-- Begin Data for processing --
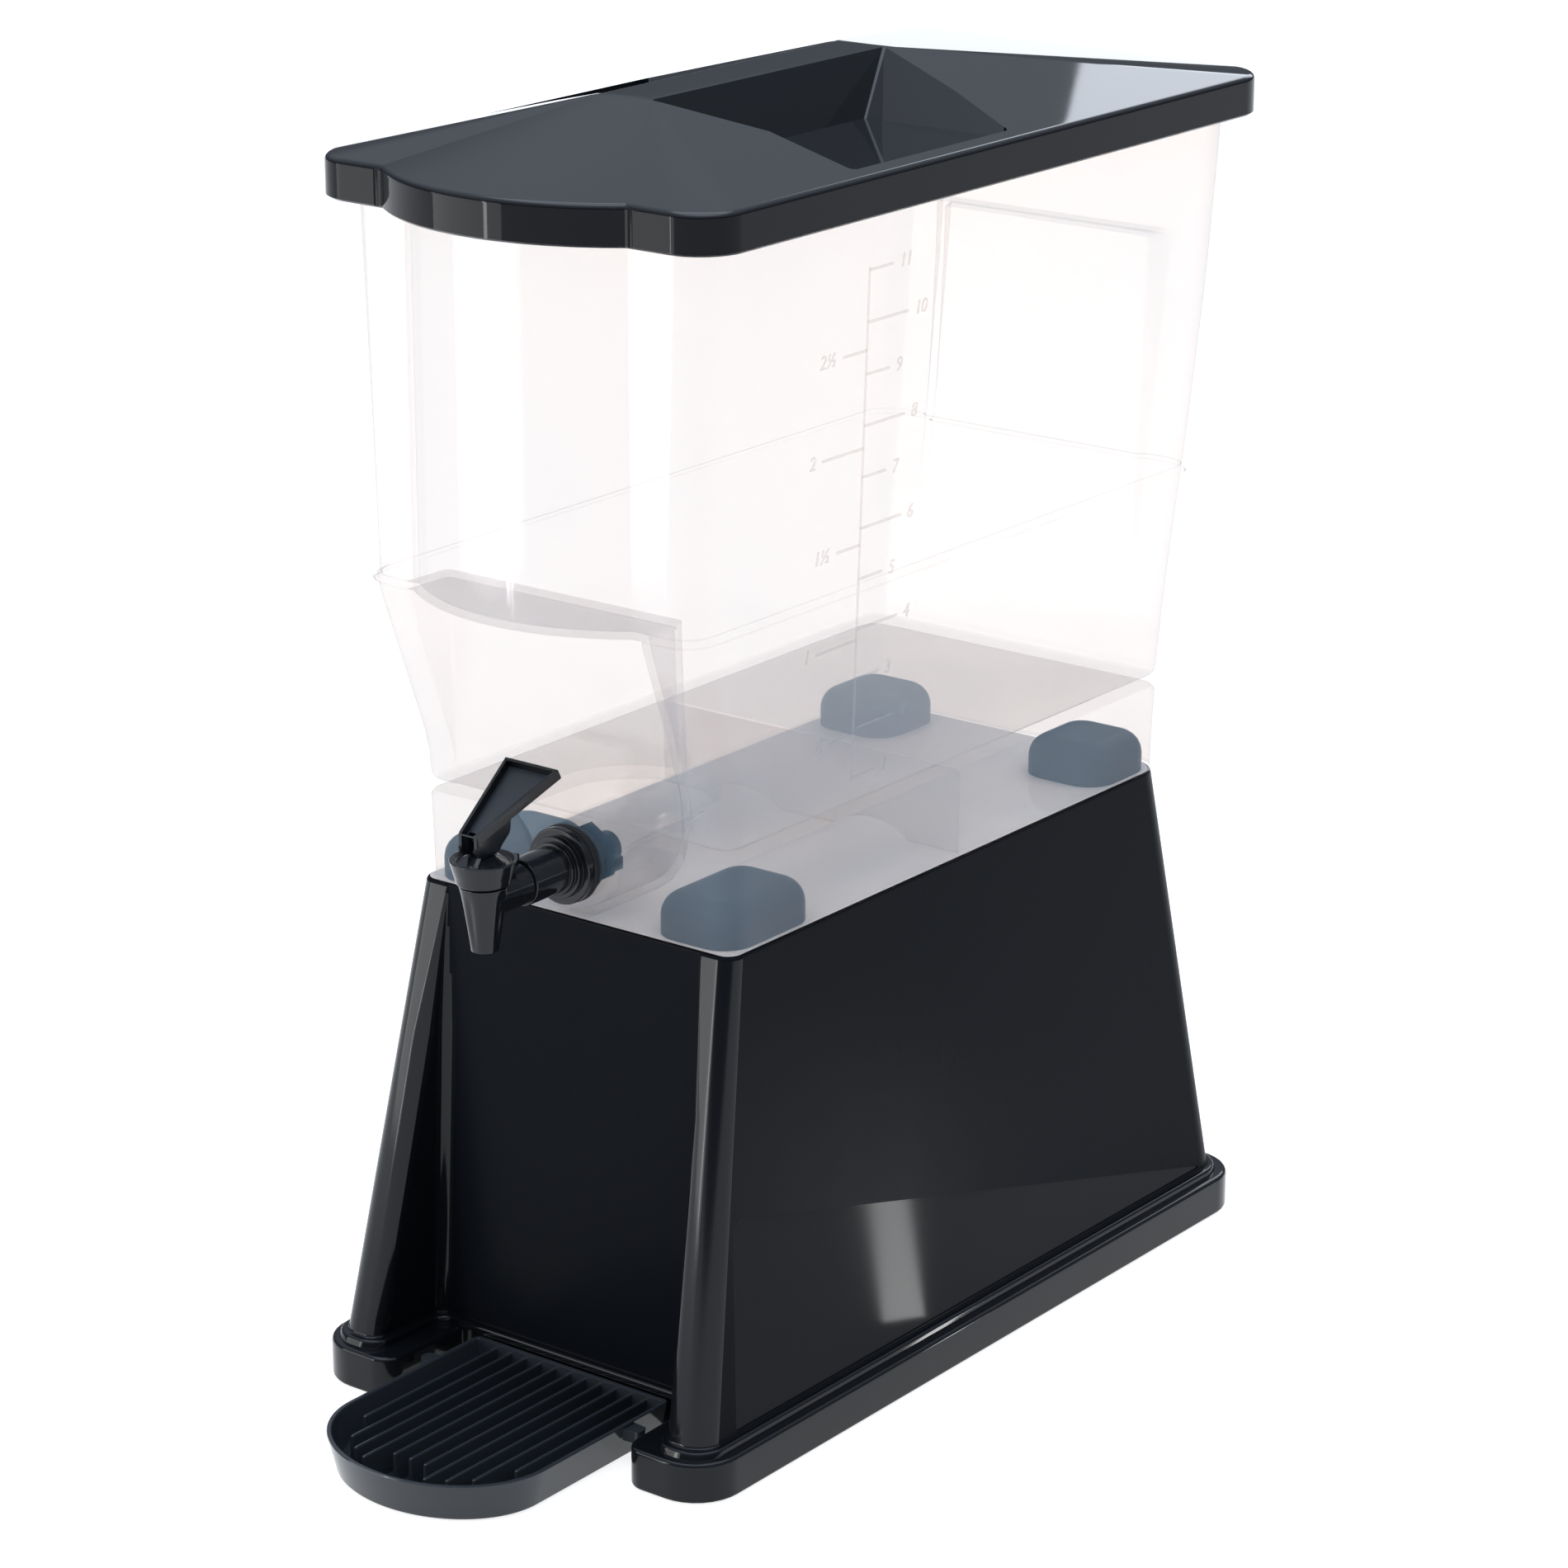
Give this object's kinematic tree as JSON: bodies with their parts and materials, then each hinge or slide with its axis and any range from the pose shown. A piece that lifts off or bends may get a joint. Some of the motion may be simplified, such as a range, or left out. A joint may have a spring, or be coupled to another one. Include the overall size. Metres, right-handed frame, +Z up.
{
  "type": "countertop beverage dispenser",
  "caption": "Countertop gravity beverage dispenser: translucent tank on a hollow base, with a lift-off roof-shaped lid, pull-out drip tray and self-closing lever tap.",
  "frame": {"origin": "centre of the object's bounding box at the worktop", "axes": "+Z up, -Y to the front where the tap is, +X to the right as seen from behind the tap"},
  "size_m": [0.205, 0.4634, 0.525],
  "materials": {
    "base_plastic": "black moulded plastic with a fine satin grain",
    "lid_plastic": "black moulded plastic, softly glossy",
    "tank_plastic": "milky translucent moulded plastic, smooth outside",
    "tap_plastic": "black moulded plastic with a soft gloss",
    "silicone": "natural silicone",
    "washer_rubber": "black rubber",
    "pin_steel": "plain stainless steel"
  },
  "bodies": {
    "base": {"base_shell": "base_plastic"},
    "tray": {"drip_tray": "base_plastic"},
    "tank": {"tank": "tank_plastic", "tap_body": "tap_plastic", "tap_shank": "tap_plastic", "tap_bonnet": "tap_plastic", "outer_washer": "washer_rubber", "inner_washer": "washer_rubber", "shank_nut": "tap_plastic"},
    "lid": {"lid": "lid_plastic"},
    "stem": {"tap_stem": "tap_plastic", "seat_cup": "silicone", "lever_pin": "pin_steel"},
    "lever": {"tap_lever": "tap_plastic"}
  },
  "joints": [
    {"name": "tank_lift", "type": "slide", "parent": "base", "child": "tank", "axis": [0, 0, 1], "range_m": [0, 0.08]},
    {"name": "lid_lift", "type": "slide", "parent": "tank", "child": "lid", "axis": [0, 0, 1], "range_m": [0, 0.08]},
    {"name": "tray_slide", "type": "slide", "parent": "base", "child": "tray", "axis": [0, -1, 0], "range_m": [0, 0.12]},
    {"name": "stem_lift", "type": "slide", "parent": "tank", "child": "stem", "axis": [0, 0, 1], "range_m": [0, 0.0041], "deforming": ["seat_cup"]},
    {"name": "lever_tilt", "type": "hinge", "parent": "stem", "child": "lever", "pos_m": [0, -0.161, 0.2534], "axis": [1, 0, 0], "range_deg": [0, 60], "stiffness_Nm_per_rad": 0.1, "springref_deg": -11.46}
  ],
  "couplings": [
    {"joint": "stem_lift", "follows": "lever_tilt", "m_per_rad": 0.00382}
  ]
}
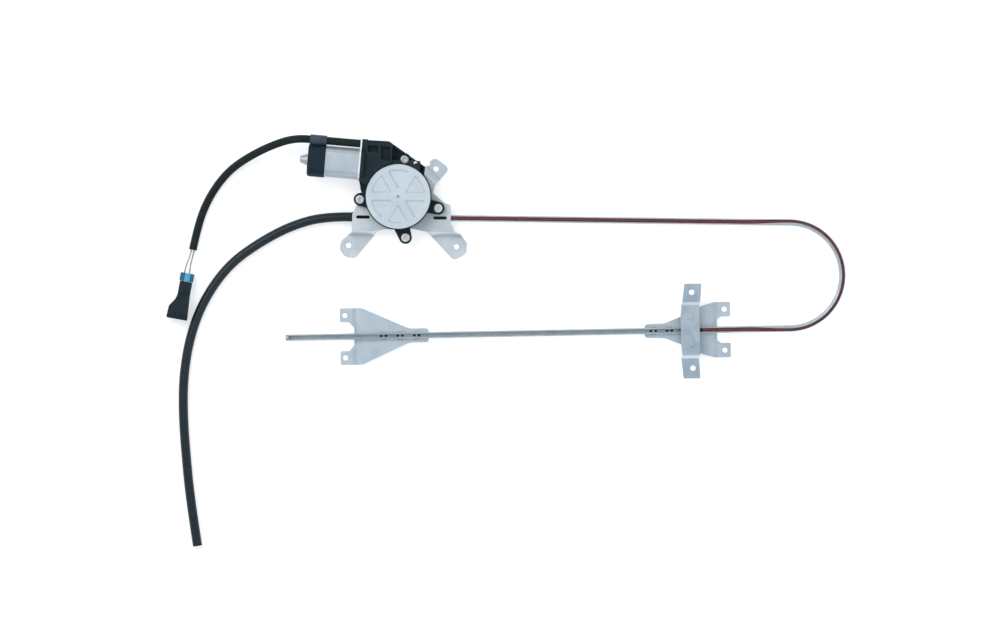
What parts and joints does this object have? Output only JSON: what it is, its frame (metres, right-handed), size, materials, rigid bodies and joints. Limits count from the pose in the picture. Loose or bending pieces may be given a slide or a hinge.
-- End Data for processing --
Exercise directions: Set out every line from the material that contains the string "joints".

Correct output:
  "joints": [
What parts and joints does this object have? Output only JSON: what it is, its frame (metres, right-handed), size, materials, rigid bodies and joints. Limits count from the pose in the picture. Loose or bending pieces may be given a slide or a hinge.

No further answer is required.